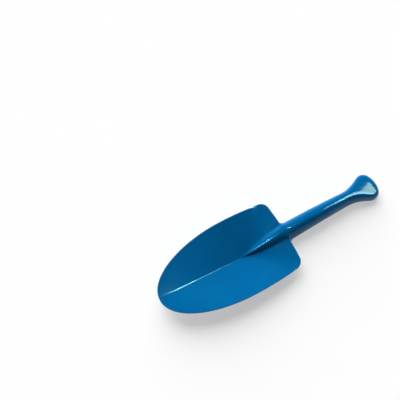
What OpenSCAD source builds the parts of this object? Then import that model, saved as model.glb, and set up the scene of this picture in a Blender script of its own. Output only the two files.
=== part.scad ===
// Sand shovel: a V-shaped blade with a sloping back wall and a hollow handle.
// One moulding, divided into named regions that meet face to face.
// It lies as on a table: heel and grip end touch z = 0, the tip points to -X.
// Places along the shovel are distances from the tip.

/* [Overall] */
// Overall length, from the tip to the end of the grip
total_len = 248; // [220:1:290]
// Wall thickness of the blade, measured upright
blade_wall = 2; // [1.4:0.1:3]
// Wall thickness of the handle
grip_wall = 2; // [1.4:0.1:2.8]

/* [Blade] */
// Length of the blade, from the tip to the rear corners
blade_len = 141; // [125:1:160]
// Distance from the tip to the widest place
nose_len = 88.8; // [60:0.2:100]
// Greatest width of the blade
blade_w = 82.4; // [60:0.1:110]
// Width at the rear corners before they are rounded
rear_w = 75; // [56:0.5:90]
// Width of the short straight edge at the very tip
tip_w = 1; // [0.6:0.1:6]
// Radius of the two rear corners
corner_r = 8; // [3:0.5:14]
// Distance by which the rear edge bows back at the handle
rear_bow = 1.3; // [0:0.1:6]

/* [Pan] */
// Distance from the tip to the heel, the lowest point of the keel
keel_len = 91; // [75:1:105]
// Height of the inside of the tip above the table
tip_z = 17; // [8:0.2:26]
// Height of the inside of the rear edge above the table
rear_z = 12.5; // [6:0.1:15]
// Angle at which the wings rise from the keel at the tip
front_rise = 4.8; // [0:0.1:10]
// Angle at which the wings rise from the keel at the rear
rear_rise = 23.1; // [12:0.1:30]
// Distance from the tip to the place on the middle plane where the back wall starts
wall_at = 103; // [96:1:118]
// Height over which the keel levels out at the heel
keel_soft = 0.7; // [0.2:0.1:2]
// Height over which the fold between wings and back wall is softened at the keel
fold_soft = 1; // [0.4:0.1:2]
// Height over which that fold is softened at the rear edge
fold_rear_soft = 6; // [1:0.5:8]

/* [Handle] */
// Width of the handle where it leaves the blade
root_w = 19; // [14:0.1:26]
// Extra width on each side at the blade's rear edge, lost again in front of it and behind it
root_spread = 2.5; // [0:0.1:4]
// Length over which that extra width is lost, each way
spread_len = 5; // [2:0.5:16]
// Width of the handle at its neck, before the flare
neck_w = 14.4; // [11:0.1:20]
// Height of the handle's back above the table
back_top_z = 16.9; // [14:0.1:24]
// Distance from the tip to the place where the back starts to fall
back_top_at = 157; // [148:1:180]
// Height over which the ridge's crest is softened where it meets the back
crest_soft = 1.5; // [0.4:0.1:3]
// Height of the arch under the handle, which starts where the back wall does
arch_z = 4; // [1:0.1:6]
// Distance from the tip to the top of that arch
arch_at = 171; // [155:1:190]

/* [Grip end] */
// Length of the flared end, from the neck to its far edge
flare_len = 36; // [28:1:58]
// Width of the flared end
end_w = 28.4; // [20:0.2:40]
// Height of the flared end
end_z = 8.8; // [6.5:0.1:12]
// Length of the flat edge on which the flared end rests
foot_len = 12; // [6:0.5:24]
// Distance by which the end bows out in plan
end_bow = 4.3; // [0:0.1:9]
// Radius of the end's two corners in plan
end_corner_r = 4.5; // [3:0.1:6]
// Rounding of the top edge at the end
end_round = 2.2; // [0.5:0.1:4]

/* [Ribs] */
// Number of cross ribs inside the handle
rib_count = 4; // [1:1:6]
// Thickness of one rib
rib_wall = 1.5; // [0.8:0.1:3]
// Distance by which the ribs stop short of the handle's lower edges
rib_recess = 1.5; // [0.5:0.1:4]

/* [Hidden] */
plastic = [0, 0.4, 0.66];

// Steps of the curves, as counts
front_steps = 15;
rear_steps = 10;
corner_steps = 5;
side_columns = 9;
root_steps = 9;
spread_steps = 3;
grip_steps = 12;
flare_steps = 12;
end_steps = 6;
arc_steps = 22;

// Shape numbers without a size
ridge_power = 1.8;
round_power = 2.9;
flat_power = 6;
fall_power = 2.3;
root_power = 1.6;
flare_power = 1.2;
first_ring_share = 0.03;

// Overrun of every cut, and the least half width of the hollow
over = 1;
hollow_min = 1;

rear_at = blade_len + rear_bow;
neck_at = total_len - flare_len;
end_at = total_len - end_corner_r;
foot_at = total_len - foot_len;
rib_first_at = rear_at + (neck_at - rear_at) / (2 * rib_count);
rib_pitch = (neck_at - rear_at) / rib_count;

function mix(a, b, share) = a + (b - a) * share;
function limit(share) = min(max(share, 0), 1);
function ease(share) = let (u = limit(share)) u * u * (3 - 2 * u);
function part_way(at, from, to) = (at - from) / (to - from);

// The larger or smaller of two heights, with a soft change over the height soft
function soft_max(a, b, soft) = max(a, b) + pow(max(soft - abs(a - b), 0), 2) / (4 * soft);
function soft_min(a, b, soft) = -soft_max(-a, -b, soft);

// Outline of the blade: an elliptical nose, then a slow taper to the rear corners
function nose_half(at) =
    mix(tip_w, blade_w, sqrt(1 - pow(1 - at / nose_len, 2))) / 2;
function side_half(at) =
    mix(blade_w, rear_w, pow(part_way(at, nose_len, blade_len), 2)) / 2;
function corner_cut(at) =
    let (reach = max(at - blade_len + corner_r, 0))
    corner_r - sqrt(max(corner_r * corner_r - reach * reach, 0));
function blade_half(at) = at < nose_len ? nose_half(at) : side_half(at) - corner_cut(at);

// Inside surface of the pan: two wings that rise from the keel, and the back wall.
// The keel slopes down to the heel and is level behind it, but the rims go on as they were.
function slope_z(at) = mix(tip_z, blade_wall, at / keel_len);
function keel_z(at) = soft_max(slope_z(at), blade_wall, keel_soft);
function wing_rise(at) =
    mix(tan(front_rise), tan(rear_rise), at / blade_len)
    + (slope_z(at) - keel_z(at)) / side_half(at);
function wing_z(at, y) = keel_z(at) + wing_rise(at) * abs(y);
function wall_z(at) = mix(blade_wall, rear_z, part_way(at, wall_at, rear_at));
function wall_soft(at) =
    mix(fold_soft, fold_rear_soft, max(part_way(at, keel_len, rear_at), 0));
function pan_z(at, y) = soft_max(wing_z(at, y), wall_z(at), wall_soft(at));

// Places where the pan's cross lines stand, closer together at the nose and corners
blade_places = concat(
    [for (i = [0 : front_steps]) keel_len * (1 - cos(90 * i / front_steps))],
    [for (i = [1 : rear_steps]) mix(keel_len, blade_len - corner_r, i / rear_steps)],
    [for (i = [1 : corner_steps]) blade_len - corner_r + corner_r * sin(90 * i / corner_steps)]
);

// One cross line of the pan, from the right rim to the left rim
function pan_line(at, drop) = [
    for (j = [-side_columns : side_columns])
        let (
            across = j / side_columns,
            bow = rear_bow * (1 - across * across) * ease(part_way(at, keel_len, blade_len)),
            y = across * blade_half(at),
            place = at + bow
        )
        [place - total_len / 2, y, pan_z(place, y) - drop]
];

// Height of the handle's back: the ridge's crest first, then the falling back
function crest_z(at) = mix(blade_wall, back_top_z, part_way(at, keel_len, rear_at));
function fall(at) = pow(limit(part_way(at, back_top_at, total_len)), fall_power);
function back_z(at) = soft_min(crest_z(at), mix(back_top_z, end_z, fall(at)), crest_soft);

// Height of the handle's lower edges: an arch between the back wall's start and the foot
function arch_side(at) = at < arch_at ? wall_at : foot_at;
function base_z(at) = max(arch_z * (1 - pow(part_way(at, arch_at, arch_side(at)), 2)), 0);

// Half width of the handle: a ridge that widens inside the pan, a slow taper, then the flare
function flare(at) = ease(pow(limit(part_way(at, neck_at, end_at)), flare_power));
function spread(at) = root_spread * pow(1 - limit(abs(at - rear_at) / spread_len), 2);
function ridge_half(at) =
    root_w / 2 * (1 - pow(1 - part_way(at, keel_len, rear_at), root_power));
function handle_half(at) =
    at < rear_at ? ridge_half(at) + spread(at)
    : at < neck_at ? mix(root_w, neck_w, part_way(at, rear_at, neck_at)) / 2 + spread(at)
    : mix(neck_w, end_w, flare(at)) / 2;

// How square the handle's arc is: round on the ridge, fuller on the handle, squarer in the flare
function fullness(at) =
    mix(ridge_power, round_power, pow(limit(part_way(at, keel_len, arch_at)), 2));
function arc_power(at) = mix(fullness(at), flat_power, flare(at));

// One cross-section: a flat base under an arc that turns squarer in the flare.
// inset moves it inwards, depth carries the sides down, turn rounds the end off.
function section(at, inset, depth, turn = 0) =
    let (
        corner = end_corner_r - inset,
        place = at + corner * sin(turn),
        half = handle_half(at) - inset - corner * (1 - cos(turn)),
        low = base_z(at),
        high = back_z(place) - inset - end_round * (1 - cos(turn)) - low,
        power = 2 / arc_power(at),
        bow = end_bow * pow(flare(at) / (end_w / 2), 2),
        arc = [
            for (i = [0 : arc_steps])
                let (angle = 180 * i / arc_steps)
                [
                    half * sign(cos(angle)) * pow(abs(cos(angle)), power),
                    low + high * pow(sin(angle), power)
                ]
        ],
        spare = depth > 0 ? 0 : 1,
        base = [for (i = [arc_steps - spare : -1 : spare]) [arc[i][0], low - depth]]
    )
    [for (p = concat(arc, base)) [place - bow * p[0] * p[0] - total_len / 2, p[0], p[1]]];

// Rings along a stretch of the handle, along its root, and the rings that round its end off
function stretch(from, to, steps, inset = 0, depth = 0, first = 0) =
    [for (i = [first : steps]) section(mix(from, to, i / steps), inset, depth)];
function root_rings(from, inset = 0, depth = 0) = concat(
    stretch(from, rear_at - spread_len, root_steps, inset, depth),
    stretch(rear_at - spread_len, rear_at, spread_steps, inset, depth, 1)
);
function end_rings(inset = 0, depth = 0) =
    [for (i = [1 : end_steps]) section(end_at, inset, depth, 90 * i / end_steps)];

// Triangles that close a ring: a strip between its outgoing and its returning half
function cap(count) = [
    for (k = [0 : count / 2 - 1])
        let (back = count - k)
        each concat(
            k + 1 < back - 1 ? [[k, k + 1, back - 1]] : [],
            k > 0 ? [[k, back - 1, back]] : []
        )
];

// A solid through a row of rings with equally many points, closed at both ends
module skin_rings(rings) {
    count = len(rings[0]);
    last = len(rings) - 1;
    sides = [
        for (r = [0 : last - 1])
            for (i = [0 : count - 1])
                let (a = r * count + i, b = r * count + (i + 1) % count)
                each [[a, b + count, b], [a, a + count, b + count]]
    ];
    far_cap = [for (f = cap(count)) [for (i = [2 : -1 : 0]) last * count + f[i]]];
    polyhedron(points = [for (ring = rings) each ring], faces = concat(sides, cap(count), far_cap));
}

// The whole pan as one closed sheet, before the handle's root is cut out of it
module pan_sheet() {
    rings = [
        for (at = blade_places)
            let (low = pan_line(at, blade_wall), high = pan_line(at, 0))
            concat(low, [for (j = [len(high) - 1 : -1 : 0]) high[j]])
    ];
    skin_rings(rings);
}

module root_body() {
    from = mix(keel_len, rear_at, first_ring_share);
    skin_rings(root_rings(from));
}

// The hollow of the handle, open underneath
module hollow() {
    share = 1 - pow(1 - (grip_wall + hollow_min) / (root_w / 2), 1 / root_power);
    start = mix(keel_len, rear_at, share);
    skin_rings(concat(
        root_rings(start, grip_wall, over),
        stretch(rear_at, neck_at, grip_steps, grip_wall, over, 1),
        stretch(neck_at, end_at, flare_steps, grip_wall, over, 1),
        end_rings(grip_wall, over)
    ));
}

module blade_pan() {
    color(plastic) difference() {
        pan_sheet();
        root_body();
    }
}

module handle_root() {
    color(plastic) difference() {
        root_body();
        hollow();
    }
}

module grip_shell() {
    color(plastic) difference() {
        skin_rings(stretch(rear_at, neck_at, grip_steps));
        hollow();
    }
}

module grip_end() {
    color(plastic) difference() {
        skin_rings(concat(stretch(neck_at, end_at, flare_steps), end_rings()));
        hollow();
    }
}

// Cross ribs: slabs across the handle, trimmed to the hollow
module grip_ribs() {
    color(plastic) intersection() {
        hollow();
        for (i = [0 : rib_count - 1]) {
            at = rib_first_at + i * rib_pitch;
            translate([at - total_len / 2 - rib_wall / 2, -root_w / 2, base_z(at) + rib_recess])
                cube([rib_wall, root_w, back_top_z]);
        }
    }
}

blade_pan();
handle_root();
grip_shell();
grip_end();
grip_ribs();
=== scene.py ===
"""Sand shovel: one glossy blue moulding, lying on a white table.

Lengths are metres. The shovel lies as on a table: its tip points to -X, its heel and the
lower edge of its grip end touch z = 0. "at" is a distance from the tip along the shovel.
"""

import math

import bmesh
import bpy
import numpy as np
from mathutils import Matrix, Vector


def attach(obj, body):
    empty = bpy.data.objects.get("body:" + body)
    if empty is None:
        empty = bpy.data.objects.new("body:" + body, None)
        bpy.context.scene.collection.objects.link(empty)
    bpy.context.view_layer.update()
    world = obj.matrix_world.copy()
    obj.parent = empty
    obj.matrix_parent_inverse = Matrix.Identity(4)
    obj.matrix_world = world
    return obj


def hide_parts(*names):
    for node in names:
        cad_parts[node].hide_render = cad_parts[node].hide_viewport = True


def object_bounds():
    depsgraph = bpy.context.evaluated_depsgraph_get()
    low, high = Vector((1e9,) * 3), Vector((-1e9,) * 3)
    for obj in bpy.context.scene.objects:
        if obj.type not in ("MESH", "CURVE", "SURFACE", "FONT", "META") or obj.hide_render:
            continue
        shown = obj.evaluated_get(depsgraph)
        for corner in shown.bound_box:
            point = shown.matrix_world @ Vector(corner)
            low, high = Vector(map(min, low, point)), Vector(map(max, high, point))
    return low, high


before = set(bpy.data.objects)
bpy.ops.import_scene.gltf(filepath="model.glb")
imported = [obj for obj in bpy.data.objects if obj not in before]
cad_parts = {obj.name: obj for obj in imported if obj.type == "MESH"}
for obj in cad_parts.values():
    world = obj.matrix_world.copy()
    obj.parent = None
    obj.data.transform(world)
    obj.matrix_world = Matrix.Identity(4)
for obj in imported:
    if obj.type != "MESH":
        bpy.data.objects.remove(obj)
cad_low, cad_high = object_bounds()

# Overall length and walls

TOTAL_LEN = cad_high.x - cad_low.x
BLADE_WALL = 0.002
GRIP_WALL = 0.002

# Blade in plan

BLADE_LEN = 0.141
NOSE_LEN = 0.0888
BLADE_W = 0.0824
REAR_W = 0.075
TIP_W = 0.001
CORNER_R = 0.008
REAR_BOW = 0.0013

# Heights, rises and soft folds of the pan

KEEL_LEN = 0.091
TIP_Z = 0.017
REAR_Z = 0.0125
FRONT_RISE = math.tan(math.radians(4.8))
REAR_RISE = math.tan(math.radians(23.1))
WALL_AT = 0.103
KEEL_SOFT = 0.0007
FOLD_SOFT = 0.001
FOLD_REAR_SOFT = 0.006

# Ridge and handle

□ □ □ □

* EXERCISE INSTRUCTIONS
Transcribe word for word the lines from the one holding "to the hollow" through the one holding "depsgraph = bpy.context.evaluated_depsgraph_get()". Include both, and add nothing.

* OUTPUT FOR THIS TASK
// Cross ribs: slabs across the handle, trimmed to the hollow
module grip_ribs() {
    color(plastic) intersection() {
        hollow();
        for (i = [0 : rib_count - 1]) {
            at = rib_first_at + i * rib_pitch;
            translate([at - total_len / 2 - rib_wall / 2, -root_w / 2, base_z(at) + rib_recess])
                cube([rib_wall, root_w, back_top_z]);
        }
    }
}

blade_pan();
handle_root();
grip_shell();
grip_end();
grip_ribs();
=== scene.py ===
"""Sand shovel: one glossy blue moulding, lying on a white table.

Lengths are metres. The shovel lies as on a table: its tip points to -X, its heel and the
lower edge of its grip end touch z = 0. "at" is a distance from the tip along the shovel.
"""

import math

import bmesh
import bpy
import numpy as np
from mathutils import Matrix, Vector


def attach(obj, body):
    empty = bpy.data.objects.get("body:" + body)
    if empty is None:
        empty = bpy.data.objects.new("body:" + body, None)
        bpy.context.scene.collection.objects.link(empty)
    bpy.context.view_layer.update()
    world = obj.matrix_world.copy()
    obj.parent = empty
    obj.matrix_parent_inverse = Matrix.Identity(4)
    obj.matrix_world = world
    return obj


def hide_parts(*names):
    for node in names:
        cad_parts[node].hide_render = cad_parts[node].hide_viewport = True


def object_bounds():
    depsgraph = bpy.context.evaluated_depsgraph_get()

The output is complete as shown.